The action bans any person in the United States from doing transactions with them and seeks to freeze any assets they may have under U.S. jurisdiction. It also subjects the two officials to State Department visa sanctions.

"The steady deterioration in human rights conditions in Iran has obliged the international community to speak out time and again," Clinton said, adding a call for Iran to release all political prisoners and persecuted minorities.

The sanctions were imposed under an executive order signed by President Barack Obama in September 2010, which targeted human rights abuses the United States said were committed by Iranian government officials.

"We continue to call upon the Iranian government to respect the rights of its people and we will continue to hold accountable those who infringe upon those universal rights," the White House said in a statement.

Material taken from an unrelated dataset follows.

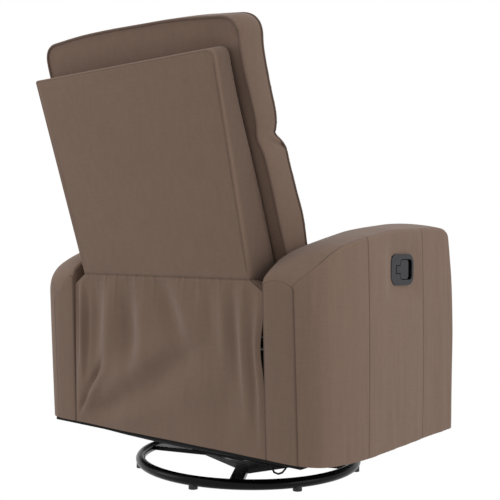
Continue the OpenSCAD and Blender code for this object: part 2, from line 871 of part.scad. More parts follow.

Dolatabadi was blacklisted because his office has indicted a large number of protesters, including people who took part in violent anti-government demonstrations in December 2009, the Treasury said.

Eight people were killed and scores were injured in the clashes between security forces and supporters of opposition leader Mirhossein Mousavi.

The U.S. Treasury said the Tehran prosecutor general charged the protesters with "moharebeh," an Islamic term meaning waging war against God, which carries a death sentence. It said Dolatabadi has denied them due process of law and his office has systematically arrested reformists, human rights activists and journalists to quash political opposition.

"Today's designations highlight the complicity of two Iranian officials in significant human rights abuses against the Iranian people," OFAC director Adam Szubin said in a statement. "Dolatabadi and Naqdi have no place in the international financial system."

Reformist leaders in Iran say the 2009 election was rigged in favour of President Mahmoud Ahmadinejad. It touched off the biggest internal crisis in the Islamic Republic's 32-year history.

The timing of the U.S. sanctions, described by officials as a show of solidarity with victims of torture, persecution and arbitrary detention, coincides with growing anti-government protests in Libya and elsewhere in the Middle East.

The Treasury said Naqdi, the Revolutionary Guard commander, was "responsible or complicit" in the violent response to the protests, which it contends resulted in up to 15 deaths and the arrests of hundreds of protesters.